Innovation by its very nature leads into uncharted territory, where the dangers cannot all be predicted. It can never be done in a fail-safe way, and its most deep-seated flaws often take a crisis to get fixed. Despite all the popular talk about the revolutionary mutability and flexibility and adaptability of the Internet, it is an extremely conservative and slow-to-change organism, as is any large-scale technological system. Likewise, a bridge 350 yards long is an extremely complex aggregation of technologies. The bridge designer must build on centuries of accumulated experience about what can go wrong with such structures in a thousand big and little ways, and when he decides to innovate, he can only extrapolate from that experience and calculate and hope.

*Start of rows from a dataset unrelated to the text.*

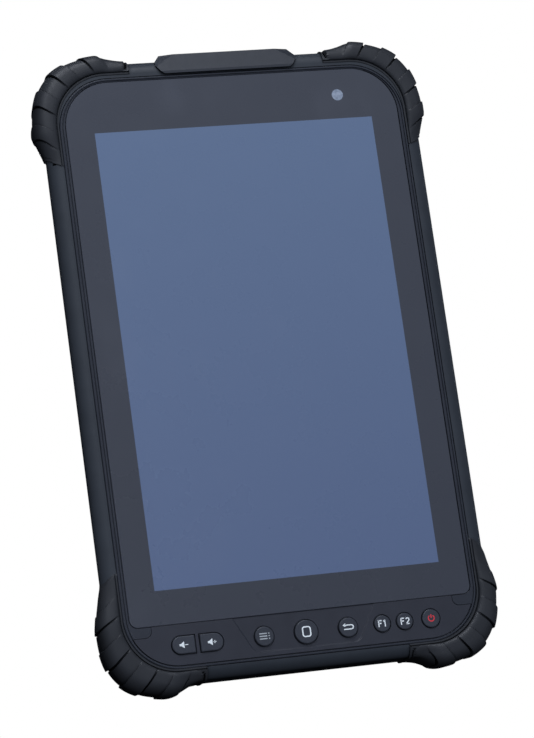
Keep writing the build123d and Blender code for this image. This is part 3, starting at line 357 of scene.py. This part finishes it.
class Corner:
    """Where one upper or lower corner's bumper starts, ends and swells, along its path.

    The path runs along the inner edge: 0 where the side turns into the corner arc, arc_end where the
    arc reaches the top or bottom rail.
    """

    def __init__(self, upper):
        self.up = 1 if upper else -1
        self.arc_z = screen_z + (89.3 if upper else -95.9)
        self.start = -14.8 if upper else -18.9
        self.swollen_from = -1.5 if upper else 3.0
        self.end = arc_end + corner_x - (37.6 if upper else 38.2)
        self.swollen_to = 35.0 if upper else 33.4
        self.reach_side = 8.6
        self.reach_rail = 8.5 if upper else 8.6
        self.body_side = 4.9
        self.body_rail = 4.5 if upper else 3.5
        self.reach_corner = 1.7 if upper else 2.2   # further out half way round the corner
        self.rail_ridge = 0.62 if upper else 0.3    # height of the bulge where its rail end stops
        self.side_sink = 0.0 if upper else 0.4      # how far the side end dips into the body
        self.back_trim = 4.6 if upper else 6.0      # sooner end on the back, clear of the housing screws
        self.pad_start = -6.0 if upper else -6.4
        self.pad_pitch = 12.75 if upper else 13.0
        self.pad_length = 5.9 if upper else 6.3

    def turn(self, s):
        return min(1.0, max(0.0, s / arc_end)) * math.pi / 2

    def place(self, s, out):
        """(x, z) of a point a distance out from the inner edge at path length s."""
        angle = self.turn(s)
        x = corner_x + (inner_r + out) * math.cos(angle)
        z = (inner_r + out) * math.sin(angle)
        if s < 0:
            z += s
        if s > arc_end:
            x -= s - arc_end
        return x, self.arc_z + self.up * z

    def blend(self, s, side, rail):
        share = math.sin(self.turn(s)) ** 2
        return side + (rail - side) * share

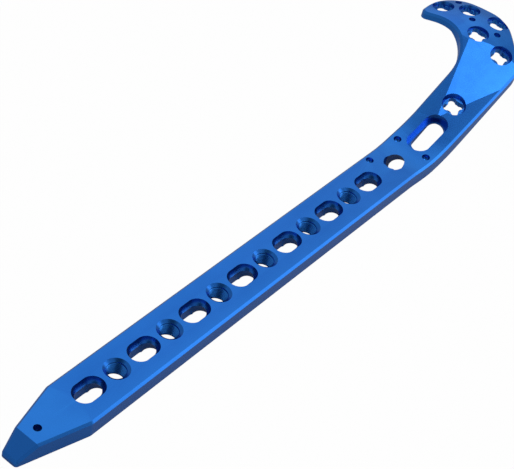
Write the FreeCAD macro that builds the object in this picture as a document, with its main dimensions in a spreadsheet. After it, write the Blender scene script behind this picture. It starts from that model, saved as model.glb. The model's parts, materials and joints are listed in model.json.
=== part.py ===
import FreeCAD, Part
import math
import os

from FreeCAD import Placement, Rotation, Vector

# Orthopedic bone plate for the upper end of the shin bone, one machined piece.
# Frame: origin on the flat top face of the shaft, halfway along its row of compression slots.
# +X runs along the shaft to the head, +Y is the side of the head's wing, +Z is up, away from the
# bone. All lengths are in millimetres and all angles in degrees.
# A size named ..._reach runs from the first compression slot towards the tip, a size named
# ..._gap from the last one towards the head, and the head's own ..._gap sizes from its start.

doc = FreeCAD.newDocument("bone_plate")
sheet = doc.addObject("Spreadsheet::Sheet", "sizes")

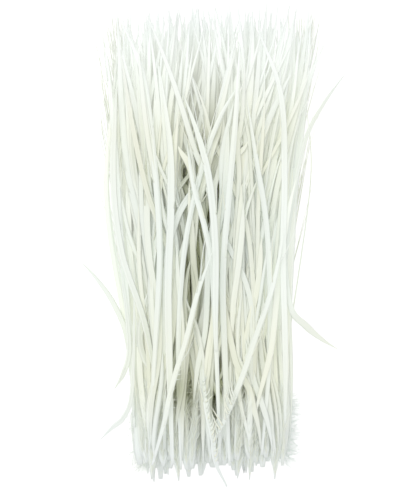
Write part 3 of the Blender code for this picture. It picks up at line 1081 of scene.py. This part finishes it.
def fineGrainGroup():
    numbers = {"Lines across": fineGrain["linesAcross"], "Lines along": fineGrain["linesAlong"]}
    group, given = newGroup("Feather grain", numbers, {}, ("Mask", "Height"), ())
    uv = addNode(group, "ShaderNodeUVMap", {}, uv_map="bladeGrain")
    split = addNode(group, "ShaderNodeSeparateXYZ", {"Vector": uv.outputs["UV"]})
    look = addNode(group, "ShaderNodeAttribute", {}, attribute_name="bladeLook")
    lookSplit = addNode(group, "ShaderNodeSeparateColor", {"Color": look.outputs["Color"]})
    place = {}
    for axis, first, second in (
        ("X", split.outputs["X"], given["Lines across"]),
        ("Y", split.outputs["Y"], given["Lines along"]),
        ("Z", lookSplit.outputs["Green"], fineGrain["seedSpread"]),
    ):
        times = addNode(group, "ShaderNodeMath", {0: first, 1: second}, operation="MULTIPLY")
        place[axis] = times.outputs[0]
    at = addNode(group, "ShaderNodeCombineXYZ", place)
    sockets = {"Scale": 1.0, "Detail": fineGrain["detail"], "Vector": at.outputs["Vector"]}
    lines = addNode(group, "ShaderNodeTexNoise", sockets)
    addNode(group, "NodeGroupOutput", {"Mask": lines.outputs["Fac"], "Height": lines.outputs["Fac"]})
    return group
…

Crises are inevitable. So how do you prevent them from becoming disasters? How do you ensure that, as in the case of the Millennium Bridge, the trouble will be mild enough so that the operation can be shut down before anyone is hurt? Or that, as in the case of Internet hacking, the threats will be alarming but not yet crippling when they finally scare people into corrective action?

Our technological crises have become more effective in prompting reform and less likely to be truly severe.

The question is of course not a new one. America’s somewhat inchoate but surprisingly effective systems for controlling threats to and from our large technologies began taking shape early in the nineteenth century, when steamboats began appearing on our waters but no one yet knew how to make them safe. In 1816, only nine years after Robert Fulton first steamed up the Hudson, a commercial packet on the Ohio River blew up, killing an unknown number of passengers and crew. The steamboat’s combination of fire, high-pressure steam, and boilers of poorly understood metals to contain that steam was turning out to be a lethal one. Over the next 30 years, another 230 steamboats exploded on the nation’s rivers, costing the lives of uncounted thousands.